_EXERCISE BRIEF:_
Restate word for word the lines of the data below, from the first through the one that has "from mathutils.geometry import".

Entries with model source code:
+---+

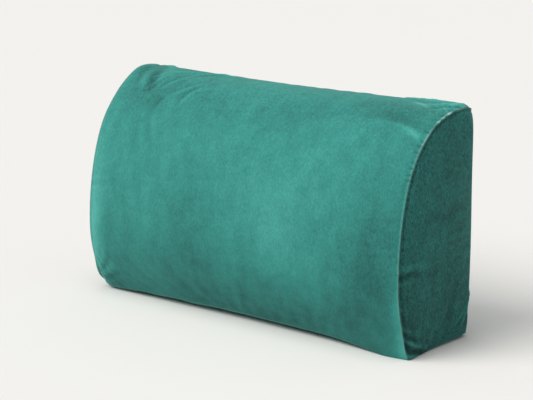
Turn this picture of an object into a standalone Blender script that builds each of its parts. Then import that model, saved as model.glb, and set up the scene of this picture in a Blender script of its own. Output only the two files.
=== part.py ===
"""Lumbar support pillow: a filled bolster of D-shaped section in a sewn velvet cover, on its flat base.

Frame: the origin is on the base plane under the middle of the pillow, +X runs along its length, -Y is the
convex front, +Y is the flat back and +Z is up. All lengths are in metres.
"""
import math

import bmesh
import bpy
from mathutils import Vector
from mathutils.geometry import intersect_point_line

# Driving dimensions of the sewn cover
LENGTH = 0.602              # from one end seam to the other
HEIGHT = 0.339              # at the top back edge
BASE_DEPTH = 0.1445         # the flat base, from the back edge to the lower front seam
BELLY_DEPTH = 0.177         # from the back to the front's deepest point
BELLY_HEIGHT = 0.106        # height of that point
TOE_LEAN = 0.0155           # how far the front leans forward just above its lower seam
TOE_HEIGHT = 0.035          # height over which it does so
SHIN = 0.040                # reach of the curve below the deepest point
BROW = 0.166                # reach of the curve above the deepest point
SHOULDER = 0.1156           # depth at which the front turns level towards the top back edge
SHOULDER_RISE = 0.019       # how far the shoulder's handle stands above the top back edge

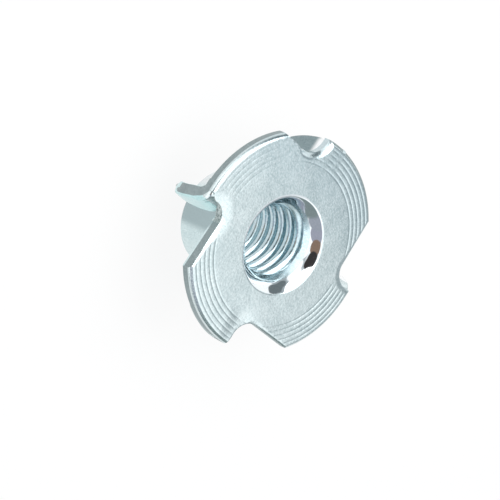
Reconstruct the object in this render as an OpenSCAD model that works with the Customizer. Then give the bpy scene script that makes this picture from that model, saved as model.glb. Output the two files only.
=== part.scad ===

+---+

_SOLUTION TO THIS PROBLEM:_
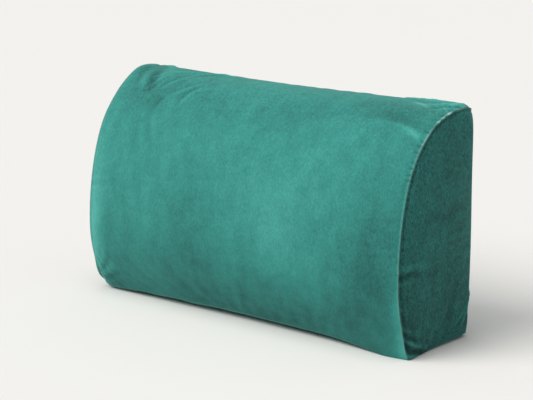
Turn this picture of an object into a standalone Blender script that builds each of its parts. Then import that model, saved as model.glb, and set up the scene of this picture in a Blender script of its own. Output only the two files.
=== part.py ===
"""Lumbar support pillow: a filled bolster of D-shaped section in a sewn velvet cover, on its flat base.

Frame: the origin is on the base plane under the middle of the pillow, +X runs along its length, -Y is the
convex front, +Y is the flat back and +Z is up. All lengths are in metres.
"""
import math

import bmesh
import bpy
from mathutils import Vector
from mathutils.geometry import intersect_point_line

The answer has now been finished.